A Passage to Purgatory
By Glenn Walters

Nearly four decades after its completion and 10 years after its composer’s death, Mieczyslaw Weinberg’s opera The Passenger finally received its world premiere at a public performance on December 25th 2006, in a semi-staged concert version at the Moscow International House of Music by singers and orchestra of the Stanislavsky and Nemirovich-Danchenko Musical Theatre.

To judge from what was seen and heard at that performance, The Passenger seems likely, at least in time, to be regarded as one of the truly outstanding operatic creations of the 20th century.

Born in Poland just after the end of World War I and a refugee to the Soviet Union at the start of World War II, Weinberg became a close friend and perhaps the most important protégé of fellow composer Dmitri Shostakovich. But his prolific output of music, including some 26 symphonies and seven operas, gained little recognition during his lifetime. Only in very recent years has it come to be heard with any regularity on concert stages either inside Russia or elsewhere in the world.

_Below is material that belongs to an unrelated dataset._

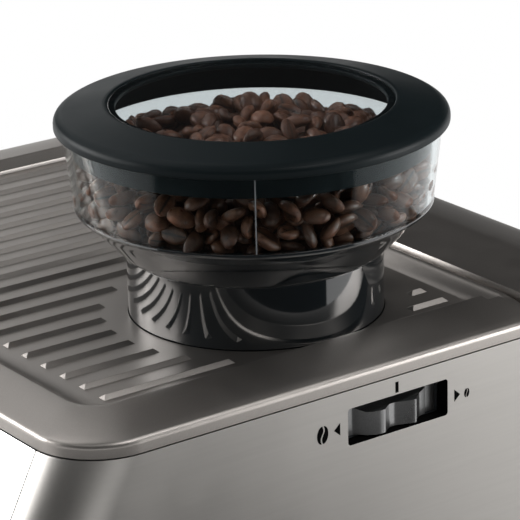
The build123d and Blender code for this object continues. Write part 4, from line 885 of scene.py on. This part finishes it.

Weinberg and his librettist, Alexander Medvedev, based The Passenger on the novel of the same name by the Polish writer Zofia Posmysz. The story’s setting alternates between an ocean liner travelling from Europe to South America in 1959 and the concentration camp at Auschwitz during the years 1943-1944. Aboard the ship is Lisa, wife of a German diplomat on his way to take up a post in Brazil. Lisa, as it turns out, was once an SS guard at Auschwitz. To her consternation, she recognizes among the ship’s passengers one who resembles a certain Marta, a Polish inmate of the camp whom she attempted to befriend, but who presumably went to her death in the gas chamber.

After the opening scene on shipboard, the action switches to Auschwitz, where the horrors of the camp are witnessed by the voices of Marta and a group of women inmates of various nationalities. Eventually it moves back to the ship, where the fellow passenger’s identity seems now confirmed. As Lisa approaches her, Marta asks the ship’s band to strike up the vulgar waltz repeatedly played by the inmate musicians of Auschwitz on orders of the camp’s commandant. The Passenger ends as Marta stands alone by the side of a river, remembering and mourning those who perished at Auschwitz.

Weinberg’s score is one of gigantic proportions. And though it contains echoes from elsewhere – in particular the music of Austrian composer Alban Berg and of Shostakovich at his most free-wheeling – it is nevertheless a work of extraordinary originality.

Shostakovich called The Passenger “a masterpiece” and used his considerable influence in an attempt to bring it to the stage. And though at least four Soviet opera houses expressed interest in producing it, the country’s cultural authorities in each case exercised a veto.

The performance on Monday proved something of a miracle, given the unusual style and complexity of Weinberg’s writing for both voice and orchestra. The cast of young singers from the Stanislavsky and Nemirovich-Danchenko had obviously taken considerable pains to master the vocal line and for the most part did so with great success. Natalya Muradymova used her bright and powerful soprano to particularly moving effect in the role of Marta, while mezzosoprano Natalya Vladimirskaya brought appropriately darker tones and a convincing bewilderment to the part of Lisa.

No doubt greatest praise of all, however, must go to veteran Stanislavsky and Nemirovich-Danchenko conductor Volf Gorelik for his obvious sensitivity to Weinberg’s musical language and the impassioned leadership he exercised over the forces at his command.

The minimal staging given The Passenger at this performance worked quite well. But surely the opera would have even greater impact if given a full-scale production. Assuming that word gets around, as it probably will after Monday’s performance, a production seems almost certain to be found before long on the stage of some enterprising opera house either in Russia or abroad.